En el culto, las mujeres guardaban el respeto que sentían necesario, dejando su habitual afición a la moda. Cicala dice que el uso de la “cola” en los vestidos de las damas guayaquileñas no era indicio de “la menor prueba de indecencia y de vanidad”; “antes bien”, continúa, “siempre me pareció honesta y muy decente, habida cuenta de que el vestido es bajo en la parte anterior, para que pueda ajustarse con la cola. Lo que no sucede en otras ciudades, donde se lleva el vestido alto y corto”.

Resulta difícil establecer el grado de religiosidad de las guayaquileñas y guayaquileños, a pesar de los señalamientos sobre su puntual asistencia a la misa y el tradicional cumplimiento del sacramento eucarístico, especialmente entre las primeras. Cicala, en su informe, presenta la imagen de un clero preocupado por la vida espiritual de sus fieles, aunque esto hay que ponerlo en duda, pues su relación se publica en el contexto de la expulsión de los jesuitas, decretada por el rey Carlos III, en 1767.

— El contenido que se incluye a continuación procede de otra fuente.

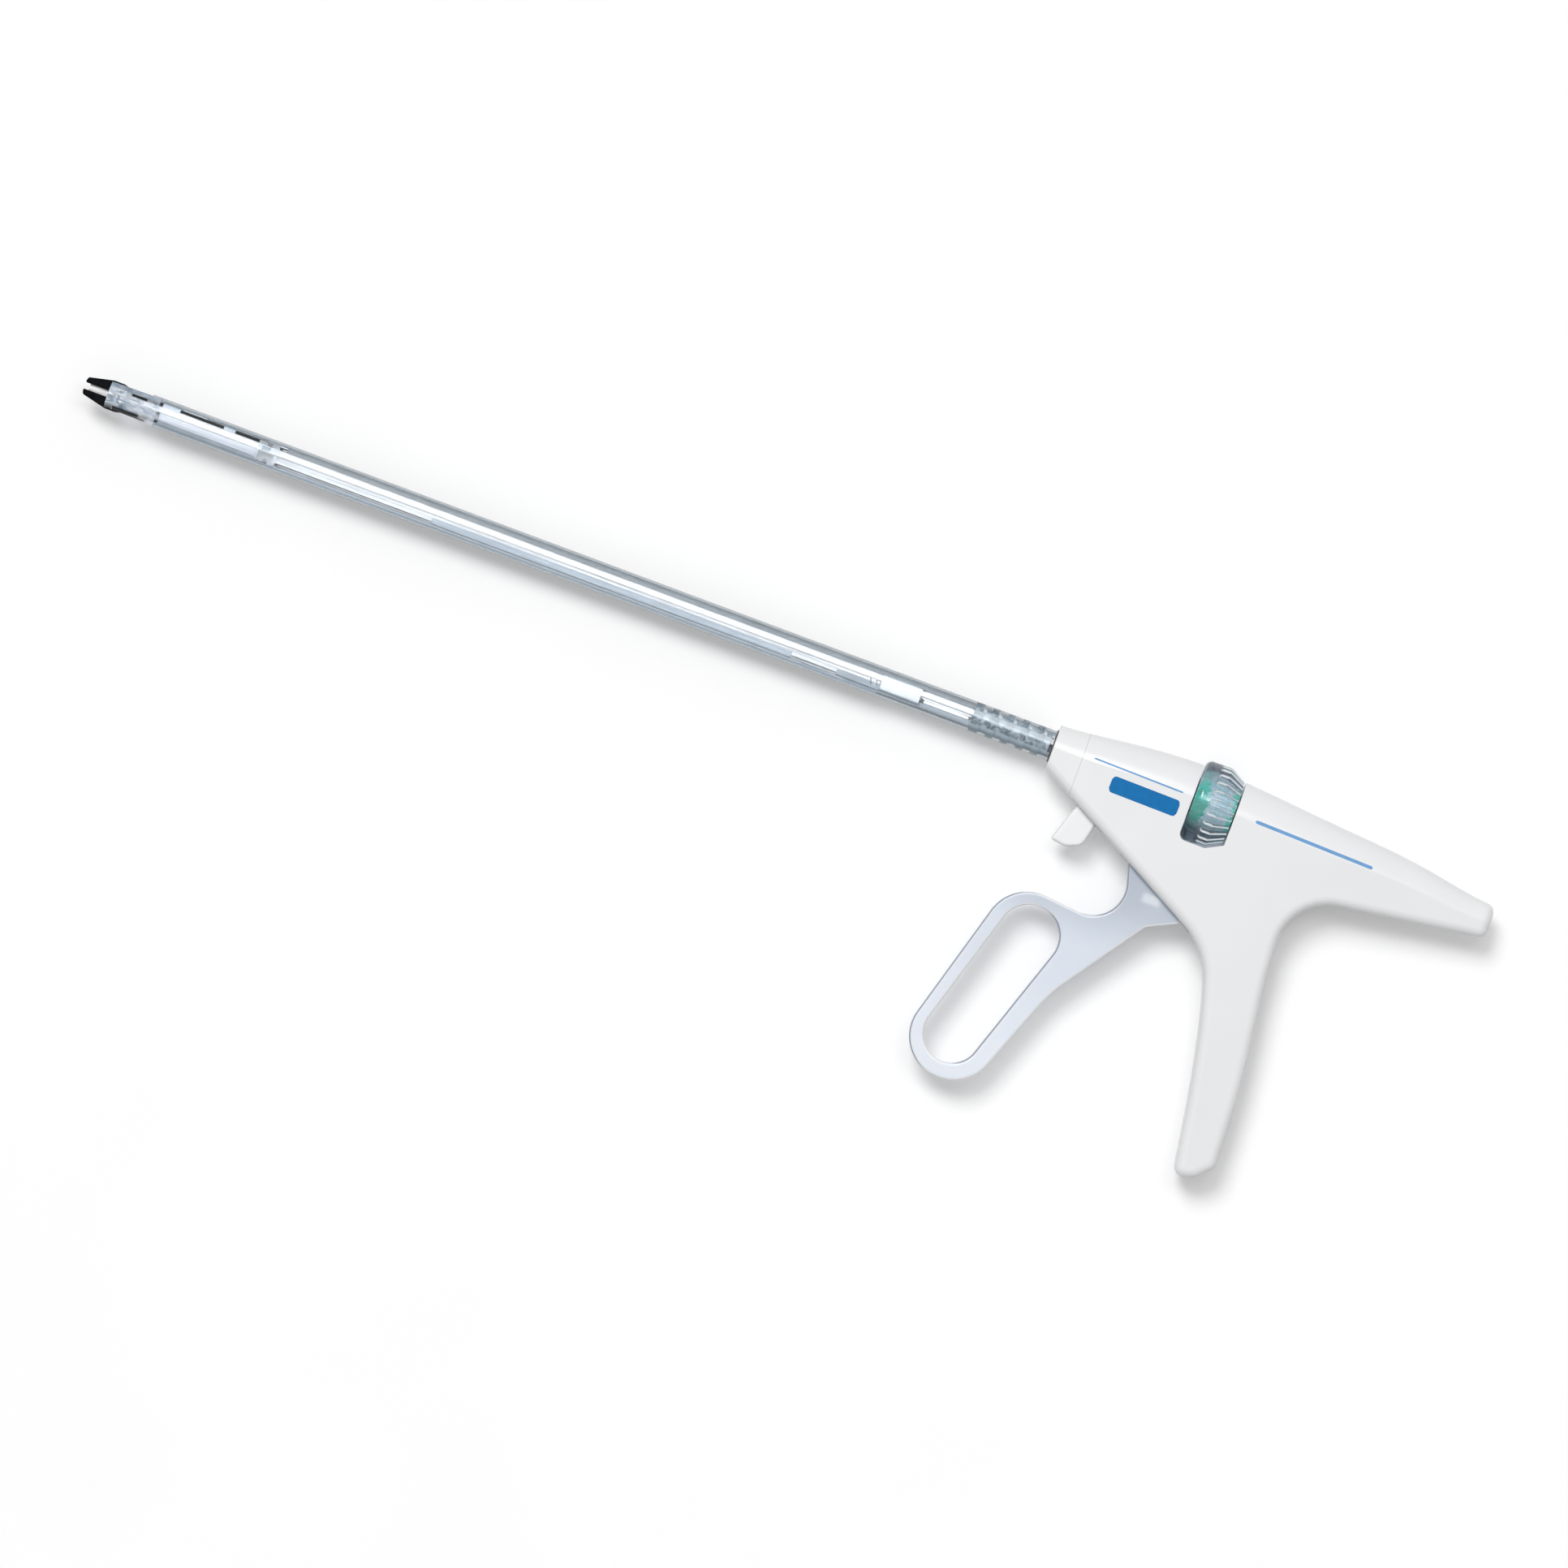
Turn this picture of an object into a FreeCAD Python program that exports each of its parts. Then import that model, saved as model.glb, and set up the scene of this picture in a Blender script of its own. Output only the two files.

No obstante, hay un testimonio que nos llevaría a pensar en la existencia de una sociabilidad religiosa atravesada por condiciones de estratificación social, cuando Cicala dice que las predicaciones “que eran cinco por semana, se hacían a una hora después de entrada la noche y frecuentemente desde las 23 a las 24. Y por más que el cielo amenazaba lluvia, ¿quién lo creería? sin reparar en los peligros de caídas y de mojarse, todos concurrían a la predicación con sus linternas, lo que causaba estupor y maravilla a los de la Ciudad Vieja, caminando tal vez más de media legua. Todos los del Bajo, que debían circular por larguísimos trechos a través de los puentecillos concurrían en gran muchedumbre a las predicaciones. Muchas veces sucedió que debieron permanecer con gran paciencia por una hora o dos, en la iglesia después de la predicación, en espera que dejase de llover”.

Si reparamos en las prácticas de la religiosidad popular que hoy pueden observarse, por ejemplo, en la multitudinaria procesión anual del viernes santo, en el Cristo del Consuelo, notaremos que las características descritas por el padre Cicala en el siglo XVIII, se repiten con una fidelidad asombrosa, sobre todo en la exteriorización de esa intensa religiosidad que caracteriza al peregrino, cuando el sol o la lluvia inclementes no impiden que millares de devotos recorran decenas de kilómetros (muchos de ellos descalzos y de hinojos), cumpliendo penitencias y entregando ofrecimientos al Cristo crucificado.

Y es que este modo de vivir la religiosidad popular en Guayaquil sugiere la permanencia de hábitos colectivos de larga duración, con rituales y místicas condicionadas por el origen étnico, económico y social de los creyentes.